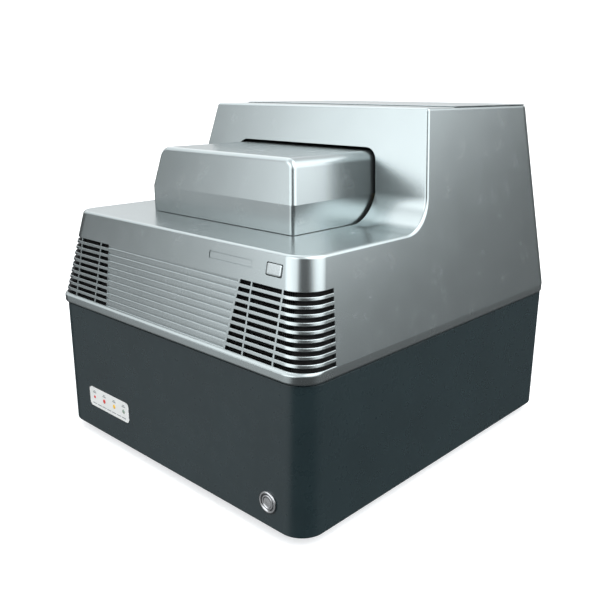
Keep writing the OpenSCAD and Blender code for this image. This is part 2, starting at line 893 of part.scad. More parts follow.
// Mains inlet with its three flat pins and the fuse holder
module mains_inlet() {
    y = panel_y + panel_t;
    color("#1f2123") union() {
        difference() {
            union() {
                block([inlet_x - 16, y, 36], [inlet_x + 16, y + 3, 88]);
                block([inlet_x - 14, 196, 38], [inlet_x + 14, y, 86]);
            }
            block([inlet_x - 12, y - 15, 42], [inlet_x + 12, y + 5, 58.5]);
            block([inlet_x - 12, y - 20, 68], [inlet_x + 12, y + 5, 80]);
        }
        for (p = [[-7, 48], [7, 48], [0, 52.5]])
            block([inlet_x + p[0] - 1, y - 16, p[1] - 2], [inlet_x + p[0] + 1, y - 2.5, p[1] + 2]);
    }
}

// Fuse drawer with two cartridge fuses
module fuse_drawer() {
    y = panel_y + panel_t;
    color("#2a2c2e") union() {
        difference() {
            block([inlet_x - 11.8, y - 19, 68.2], [inlet_x + 11.8, y + 3.4, 79.8]);
            for (k = [0, 1])
                block([inlet_x - 10.2, y - 17 + k * 8, 73], [inlet_x + 10.2, y - 11.4 + k * 8, 81]);
        }
        for (k = [0, 1]) translate([inlet_x - 10.2, y - 14.2 + k * 8, 75.8]) rotate([0, 90, 0])
            cylinder(r = 2.7, h = 20.4);
    }
}

// Square data socket
module data_port() {
    y = panel_y + panel_t;
    color("#c4c7c9") union() {
        difference() {
            block([port_x - 6, 206, 44], [port_x + 6, y + 2, 55]);
            block([port_x - 4.2, 212, 45.6], [port_x + 4.2, y + 5, 53.4]);
        }
        block([port_x - 2.8, 211, 48], [port_x + 2.8, y, 51]);
    }
}

// Screws of the rear panel and the fan
module panel_screws() {
    y = panel_y + panel_t;
    color("#8a8d90") for (x = [-41, 41], z = [-41, 41])
        translate([exhaust_x + x, y, exhaust_z + z]) rotate([-90, 0, 0]) union() {
            translate([0, 0, 1.8]) cylinder(r = 3.6, h = 1.6);
            translate([0, 0, -20]) cylinder(r = 2, h = 22);
        }
}

lower_housing();
upper_housing();
top_cover();
rear_panel();
base_plate();
rubber_feet();
rear_bumpers();
vent_mesh_left();
vent_mesh_right();
nameplate_insert();
lid_button();
lid_button_switch();
power_button_bezel();
power_button();
power_button_nut();
status_panel();
fault_lens();
lid_lens();
run_lens();
ready_lens();
indicator_board();
hood_shell();
hood_frame();
rail_bearings();
screw_nut();
hot_lid_plate();
hot_lid_heater();
hot_lid_carrier();
press_springs();
press_actuators();
press_rods();
optics_shuttle();
shuttle_rods();
shuttle_screw();
shuttle_motor();
guide_rails();
lead_screw();
screw_coupling();
screw_supports();
hood_motor();
tower_floor();
chassis_frame();
sample_block();
block_bezel();
block_gasket();
peltier_modules();
heat_sink();
air_duct();
sink_fan_frames();
sink_fan_rotor_left();
sink_fan_rotor_right();
exhaust_fan_frame();
exhaust_fan_rotor();
exhaust_guard();
power_supply();
main_board();
mains_inlet();
fuse_drawer();
data_port();
panel_screws();
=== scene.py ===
"""Looks of a bench thermal cycler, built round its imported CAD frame.

Shapes are worked out in millimetres, with the front at -Y and the table at Z = 0, and turned
into metres when a mesh is made.
"""
import math

import bmesh
import bpy
from mathutils import Matrix, Vector


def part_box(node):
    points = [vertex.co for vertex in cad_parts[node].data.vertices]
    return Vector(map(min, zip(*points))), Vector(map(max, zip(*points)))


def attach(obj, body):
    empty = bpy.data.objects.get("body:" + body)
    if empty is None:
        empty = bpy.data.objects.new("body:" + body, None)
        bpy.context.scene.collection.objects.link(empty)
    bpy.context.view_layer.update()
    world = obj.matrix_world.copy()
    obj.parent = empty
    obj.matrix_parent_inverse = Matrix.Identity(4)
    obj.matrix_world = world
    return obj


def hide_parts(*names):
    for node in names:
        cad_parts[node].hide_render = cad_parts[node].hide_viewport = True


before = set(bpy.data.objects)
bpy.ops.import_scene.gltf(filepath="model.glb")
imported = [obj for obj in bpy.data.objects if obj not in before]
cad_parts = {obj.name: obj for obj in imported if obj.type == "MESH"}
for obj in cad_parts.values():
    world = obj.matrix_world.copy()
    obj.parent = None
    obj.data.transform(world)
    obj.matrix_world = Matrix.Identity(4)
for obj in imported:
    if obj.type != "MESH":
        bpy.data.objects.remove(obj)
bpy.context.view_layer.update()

MM = 0.001
FAR = 400.0             # past every wall
FRONT_CUT = -260.0      # where a cut through the front wall starts
REAR_CUT = 200.0        # where a cut through a rear wall starts


def box_mm(node):
    """Lowest and highest corners of a CAD node, in millimetres."""
    lo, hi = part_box(node)
    return Vector(lo) / MM, Vector(hi) / MM


# ---------------------------------------------------------------- sizes

lower_lo, lower_hi = box_mm("lower_housing")
upper_lo, upper_hi = box_mm("upper_housing")
hood_lo, hood_hi = box_mm("hood_shell")
cover_lo, cover_hi = box_mm("top_cover")

BODY_HALF = lower_hi.x
BODY_FRONT = lower_lo.y
BODY_REAR = lower_hi.y
BODY_R = 26.0
UPPER_R = BODY_R - 1
LOWER_WALL = 3.5
SEAM_Z = lower_hi.z
SEAM_GAP = 0.8
SEAM_DEPTH = 1.2

UPPER_HALF = upper_hi.x
UPPER_REAR = upper_hi.y
LIP_FRONT = upper_lo.y
LIP_TOP = SEAM_Z + 9.0
LIP_ROUND = 3.0
LEAN_Z = SEAM_Z + 10.0
FRONT_SLOPE = 0.2075        # how far a wall leans inwards for each unit of height above LEAN_Z
SIDE_SLOPE = 0.188
REAR_SLOPE = 0.03
WALL = 3.0
DECK_Z = box_mm("block_bezel")[1].z
TOWER_Z = upper_hi.z
TOWER_SLOPE = 0.214
TOWER_TILT = math.atan(TOWER_SLOPE)
TOWER_Y = -29.6
COVE_R = 40.0
FRONT_TILT = math.atan(FRONT_SLOPE)

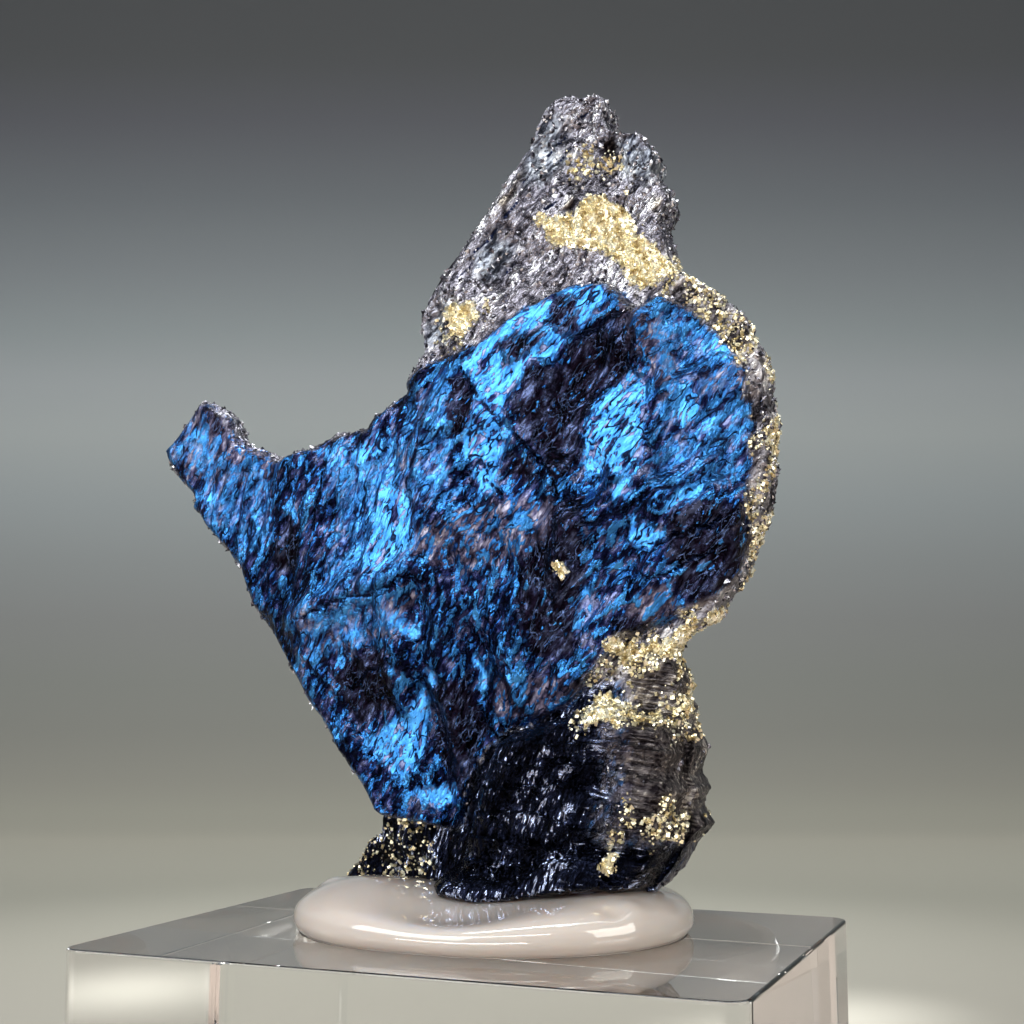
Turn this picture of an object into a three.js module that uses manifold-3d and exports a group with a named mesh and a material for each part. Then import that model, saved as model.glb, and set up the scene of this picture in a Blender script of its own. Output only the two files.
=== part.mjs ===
// A covellite specimen pressed into a pad of putty on a clear acrylic block.
// Millimetres, +Z up. X runs along the block's long side and -Y is the front.
// The origin is the centre of the block's underside.
import * as THREE from "three";
import { mergeVertices } from "three/addons/utils/BufferGeometryUtils.js";
import Module from "manifold-3d";

const wasm = await Module();
wasm.setup();

// Driving dimensions
const BLOCK = { length: 35, depth: 25, height: 12, cornerRadius: 1.1 };
const PAD = { x: 0.2, y: 1.6, halfLength: 10.8, halfDepth: 9.4, height: 2.35, foot: 0.93 };
// The plate's middle surface is at y = middle. slab and back are half thicknesses.
const PLATE = { middle: 1.6, slab: 0.9, back: 2.2 };
const EDGE = { left: { front: 0.4, back: 0.5 }, right: { front: 1.0, back: 1.9 } };
const EDGE_THICKENS = { from: -13, to: 11 }; // along x
// Widths of the rounded shoulders along the outline, in front, at the rim and at the back.
const SHOULDERS = { slab: 1.4, rim: 0.6, back: 2.2 };
const CURL = { from: -8, perSquare: 0.004 }; // the horn bends forward beyond this x
const TIP_LEANS_BACK = { by: 0.4, from: 44, to: 57 }; // along z
const LUMP_LIES_BACK = { by: 1.2, top: 18.5, foot: 14, right: -2.5, left: -5 };
const DARK_FACE = { height: 2.6, bulge: 0.9, x: 5, z: 18.5, reachX: 11, reachZ: 9 };
const LEDGE_FACE = { height: 4.1, lobe: 0.25, lobesPerMm: 0.9, taper: 0.12, taperFrom: 3 };
const BACK_SWELL = { by: 0.9, top: 34, foot: 18, left: -9, right: 0, thinnest: 0.4 };
const RIM_RELIEF = { bulge: 0.12, ripple: 0.14, alongX: 1.9, alongZ: 2.3, across: 4 };
// The putty's edge is uneven: share of its radius, how many lobes, and where they start.
const PAD_LOBES = [
  { share: 0.018, count: 3, start: 0.6 },
  { share: 0.012, count: 5, start: 2 },
];
const MESH_STEP = 0.85;
// Where the specimen's weight pressed the putty down in front, and where it welled up.
const PRESSES = [
  { x: 0.8, y: -4.2, reach: 3.4, height: -0.8 },
  { x: -5.6, y: -1.6, reach: 3.3, height: 0.5 },
  { x: 8.4, y: 0.4, reach: 2.8, height: 0.35 },
];
const PUTTY_GAP = 0.3;
const RIM_LEVELS = [-1, -0.5, 0, 0.5, 1]; // from the front, -1, to the back, 1
const SNAP_SHARE = 0.88; // how far a grid point near the outline is pulled onto it

// The outline of the whole specimen, seen from the front, as [x, z] points that run
// along the foot, up the right side, over the spire and down the left side.
const OUTLINE = [
  // the foot ledge and the underside of the dark block
  [-2.4, 14.6], [-1.6, 13.6], [0.9, 13.3], [3.0, 13.6], [6.1, 14.1], [8.0, 14.3], [9.4, 14.4],
  // the dark block's stepped right side, up to the neck
  [10.6, 15.7], [11.3, 17.0], [12.1, 17.8], [11.6, 18.8], [12.1, 19.7], [11.6, 20.7],
  [11.9, 21.8], [11.1, 23.2], [11.4, 24.0], [10.9, 24.5], [11.2, 25.1], [10.3, 26.8],
  // the round lobe with its pyrite rim
  [11.0, 27.8], [12.8, 28.7], [14.3, 31.0], [15.3, 33.4], [15.8, 35.7], [15.7, 37.2],
  [16.0, 38.6], [15.7, 41.8], [14.5, 44.3], [12.7, 46.1], [10.9, 47.2],
  // the right side of the spire
  [10.3, 49.2], [10.0, 50.2], [10.6, 51.1], [10.1, 52.3], [9.7, 53.2], [9.8, 53.8],
  [9.4, 54.5], [8.8, 55.1], [7.6, 55.4], [6.9, 56.3], [7.0, 57.2], [6.6, 57.6], [5.4, 57.8],
  [4.2, 57.9], [3.6, 57.4],
  // the straight left side of the spire
  [3.2, 56.4], [2.6, 55.2], [1.9, 54.4], [0.4, 52.3], [-0.6, 50.9], [-3.3, 47.5],
  [-4.0, 46.2], [-3.8, 44.0],
  // the shoulder and the notch
  [-5.0, 42.3], [-4.9, 41.7], [-7.0, 40.6], [-7.6, 39.8], [-9.4, 39.6], [-10.8, 39.0],
  [-13.1, 38.4], [-15.0, 39.0],
  // the horn
  [-16.1, 39.8], [-16.6, 41.0], [-17.4, 41.7], [-18.5, 42.1], [-19.2, 41.2], [-20.9, 39.2],
  [-20.3, 38.0], [-18.9, 36.4], [-19.0, 35.6], [-17.6, 34.2], [-15.7, 32.0],
  // the long thin left edge
  [-14.7, 29.8], [-12.9, 27.2], [-10.7, 23.8], [-9.2, 21.7], [-6.1, 18.0],
  // the lump of pyrite matrix at the left foot
  [-6.6, 17.0], [-9.3, 14.2], [-8.6, 13.3], [-4.6, 13.2],
];

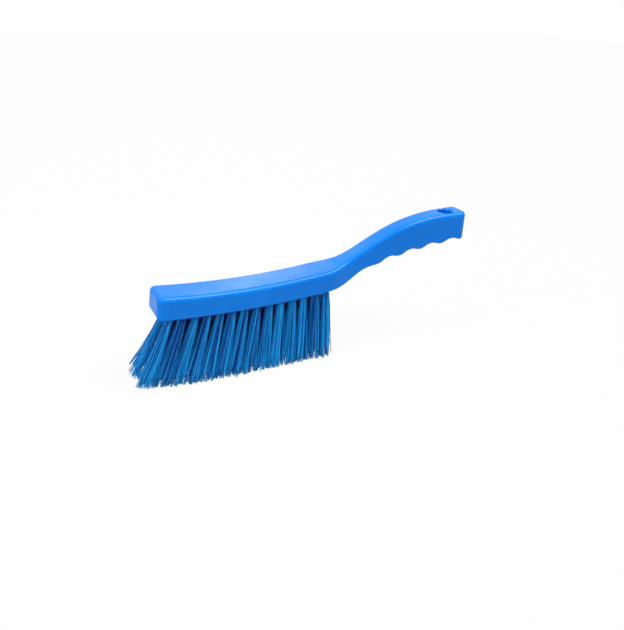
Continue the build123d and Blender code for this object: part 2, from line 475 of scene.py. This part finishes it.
def add_soft_sun(name, way, angle, level):
    """Soft light from one side, which shows a white surface that faces it at the given level."""
    data = bpy.data.lights.new(name, "SUN")
    data.angle = angle
    data.energy = level * pi
    add_lamp(name, data, way, -way)


def add_softbox(name, place, width, height, level):
    """Rectangular light that shows a white surface at the given level."""
    data = bpy.data.lights.new(name, "AREA")
    data.shape = "RECTANGLE"
    data.size = width
    data.size_y = height
    way = light_target - place
    data.energy = level * pi**2 * way.length_squared
    add_lamp(name, data, place, way)


def seen_share(tree, share):
    """Share of white that camera, glossy and transmission rays get, and no other ray."""
    path = node(tree, "ShaderNodeLightPath").outputs
    passed = calculated(tree, "MAXIMUM", path["Is Glossy Ray"], path["Is Transmission Ray"])
    seen = calculated(tree, "MAXIMUM", path["Is Camera Ray"], passed)
    return calculated(tree, "MULTIPLY", seen, share)


def make_world():
    """Plain white surroundings, softer as a light than they look."""
    world = bpy.data.worlds.new("studio")
    world.use_nodes = True
    tree = world.node_tree
    strength = calculated(tree, "ADD", seen_share(tree, backdrop_level - sky_level), sky_level)
    background = tree.nodes["Background"]
    background.inputs["Color"].default_value = (1, 1, 1, 1)
    tree.links.new(strength, background.inputs["Strength"])
    bpy.context.scene.world = world


def make_floor():
    """Pale floor that keeps the broom's shadow."""
    material, tree, shader = new_material("floor")
    matt = node(tree, "ShaderNodeBsdfDiffuse", (("Color", floor_colour),)).outputs[0]
    white = node(tree, "ShaderNodeEmission", (("Strength", 1.0),)).outputs[0]
    factor = seen_share(tree, floor_show_share)
    mixed = node(tree, "ShaderNodeMixShader", ((0, factor), (1, matt), (2, white))).outputs[0]
    tree.links.new(mixed, tree.nodes["Material Output"].inputs["Surface"])
    tree.nodes.remove(shader)
    half = floor_size / 2
    corners = [(-half, -half, 0), (half, -half, 0), (half, half, 0), (-half, half, 0)]
    return add_piece("floor", corners, [(0, 1, 2, 3)], material, smooth=False)


# Camera
back = Vector((sin(camera_azimuth), -cos(camera_azimuth), tan(camera_elevation))).normalized()
level_right = Vector((cos(camera_azimuth), sin(camera_azimuth), 0))
level_up = back.cross(level_right)
right = level_right * cos(camera_roll) + level_up * sin(camera_roll)
up = level_up * cos(camera_roll) - level_right * sin(camera_roll)
camera_data = bpy.data.cameras.new("camera")
camera_data.sensor_width = sensor_size
camera_data.lens = lens_length
camera = bpy.data.objects.new("camera", camera_data)
turned = Matrix((right, up, back)).transposed().to_4x4()
camera.matrix_world = Matrix.Translation(camera_target + back * camera_distance) @ turned
bpy.context.scene.collection.objects.link(camera)
bpy.context.scene.camera = camera
bpy.context.scene.view_settings.view_transform = "Standard"

# Light and floor
make_world()
make_floor()
add_softbox("key", key_place, key_width, key_height, key_level)
add_soft_sun("left", left_way, left_angle, left_level)
add_soft_sun("main", main_way, main_angle, main_level)
add_softbox("window", window_place, window_width, window_height, window_level)
add_softbox("strip", strip_place, strip_width, strip_height, strip_level)

# Materials of the nodes that stay
plastic = make_plastic()
fibre = make_fibre()
steel = make_steel()
for name, material in (("brush_body", plastic), ("staples", steel)):
    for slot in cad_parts[name].material_slots:
        slot.material = material

# Parting line of the mould on both sides of the handle
body_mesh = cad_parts["brush_body"].data
body_surface = BVHTree.FromPolygons(
    [vertex.co for vertex in body_mesh.vertices],
    [polygon.vertices for polygon in body_mesh.polygons],
)
for name, side in (("parting_line_near", -1), ("parting_line_far", 1)):
    line = make_parting_line(name, side, body_surface, plastic)
    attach(line, "root")

# Bristles, one piece for each tuft
for row, (row_y, splay, staggered, row_flare, surrounded) in rows.items():
    row_count = row_tufts - staggered
    for place in range(row_count):
        from_toe = first_tuft_from_toe + tuft_pitch * (place + staggered / 2)
        mouth = Vector((toe_x + from_toe, row_y, bristle_drop + sole_height(from_toe)))
        direction = tuft_direction(from_toe, splay)
        flare = Vector((*row_flare, 0)) * max(0, 1 - place / toe_flare_tufts)
        at_toe = place == 0
        at_heel = place == row_count - 1
        stray = Vector(((at_heel - at_toe) * end_stray_bend, 0, 0))
        squeeze = heel_squeeze if at_heel else 1
        # Tufts inside the brush get painted shade, the rest get painted light
        in_painted_shade = surrounded and not at_toe and not at_heel
        painted_shading = inner_painted_shade if in_painted_shade else outer_painted_light
        number = f"{row}_{place + 1:02d}"
        name = f"bristles_{number}"
        bristles = make_bristles(name, mouth, direction, flare, stray, squeeze, painted_shading, fibre)
        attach(bristles, "root")
        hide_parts(f"tuft_{number}")
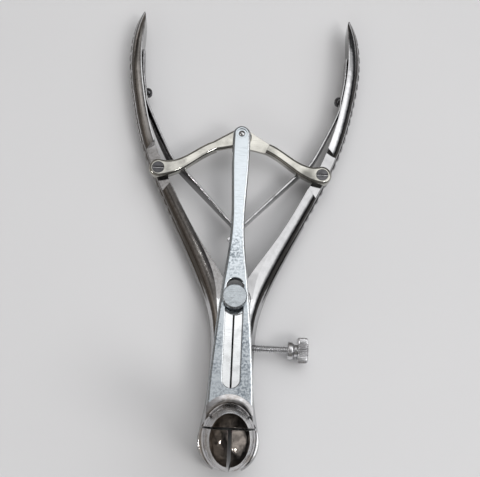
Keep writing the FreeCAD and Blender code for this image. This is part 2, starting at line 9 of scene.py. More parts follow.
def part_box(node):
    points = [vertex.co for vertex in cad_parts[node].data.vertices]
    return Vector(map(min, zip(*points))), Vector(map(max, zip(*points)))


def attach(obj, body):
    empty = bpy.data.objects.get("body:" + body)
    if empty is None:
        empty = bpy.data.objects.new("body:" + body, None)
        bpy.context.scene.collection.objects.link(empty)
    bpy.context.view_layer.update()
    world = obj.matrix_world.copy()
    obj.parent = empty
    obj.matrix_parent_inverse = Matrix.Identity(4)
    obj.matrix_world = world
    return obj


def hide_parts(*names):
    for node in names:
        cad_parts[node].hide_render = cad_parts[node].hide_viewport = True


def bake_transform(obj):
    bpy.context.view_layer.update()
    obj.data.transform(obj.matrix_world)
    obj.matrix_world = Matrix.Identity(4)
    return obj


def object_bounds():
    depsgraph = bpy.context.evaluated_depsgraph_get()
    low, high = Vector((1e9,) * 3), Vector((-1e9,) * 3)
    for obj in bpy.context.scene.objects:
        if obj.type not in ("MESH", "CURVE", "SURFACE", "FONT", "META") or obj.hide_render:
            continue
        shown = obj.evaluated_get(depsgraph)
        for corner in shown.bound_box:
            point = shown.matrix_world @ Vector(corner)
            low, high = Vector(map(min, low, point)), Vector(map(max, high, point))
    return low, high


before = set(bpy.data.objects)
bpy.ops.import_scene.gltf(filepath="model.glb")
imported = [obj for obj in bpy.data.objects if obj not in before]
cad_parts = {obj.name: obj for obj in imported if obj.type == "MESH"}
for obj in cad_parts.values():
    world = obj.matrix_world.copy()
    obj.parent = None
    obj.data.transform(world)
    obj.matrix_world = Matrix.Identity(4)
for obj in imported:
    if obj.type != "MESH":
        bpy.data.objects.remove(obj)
--------------------------------------------------
▸ **Your goal**
Give back exactly the lines running from the line that contains "block_bezel();" through the line that contains "REAR_CUT = 200.0", and nothing outside them.

▸ **Exercise output**
block_bezel();
block_gasket();
peltier_modules();
heat_sink();
air_duct();
sink_fan_frames();
sink_fan_rotor_left();
sink_fan_rotor_right();
exhaust_fan_frame();
exhaust_fan_rotor();
exhaust_guard();
power_supply();
main_board();
mains_inlet();
fuse_drawer();
data_port();
panel_screws();
=== scene.py ===
"""Looks of a bench thermal cycler, built round its imported CAD frame.

Shapes are worked out in millimetres, with the front at -Y and the table at Z = 0, and turned
into metres when a mesh is made.
"""
import math

import bmesh
import bpy
from mathutils import Matrix, Vector


def part_box(node):
    points = [vertex.co for vertex in cad_parts[node].data.vertices]
    return Vector(map(min, zip(*points))), Vector(map(max, zip(*points)))


def attach(obj, body):
    empty = bpy.data.objects.get("body:" + body)
    if empty is None:
        empty = bpy.data.objects.new("body:" + body, None)
        bpy.context.scene.collection.objects.link(empty)
    bpy.context.view_layer.update()
    world = obj.matrix_world.copy()
    obj.parent = empty
    obj.matrix_parent_inverse = Matrix.Identity(4)
    obj.matrix_world = world
    return obj


def hide_parts(*names):
    for node in names:
        cad_parts[node].hide_render = cad_parts[node].hide_viewport = True


before = set(bpy.data.objects)
bpy.ops.import_scene.gltf(filepath="model.glb")
imported = [obj for obj in bpy.data.objects if obj not in before]
cad_parts = {obj.name: obj for obj in imported if obj.type == "MESH"}
for obj in cad_parts.values():
    world = obj.matrix_world.copy()
    obj.parent = None
    obj.data.transform(world)
    obj.matrix_world = Matrix.Identity(4)
for obj in imported:
    if obj.type != "MESH":
        bpy.data.objects.remove(obj)
bpy.context.view_layer.update()

MM = 0.001
FAR = 400.0             # past every wall
FRONT_CUT = -260.0      # where a cut through the front wall starts
REAR_CUT = 200.0        # where a cut through a rear wall starts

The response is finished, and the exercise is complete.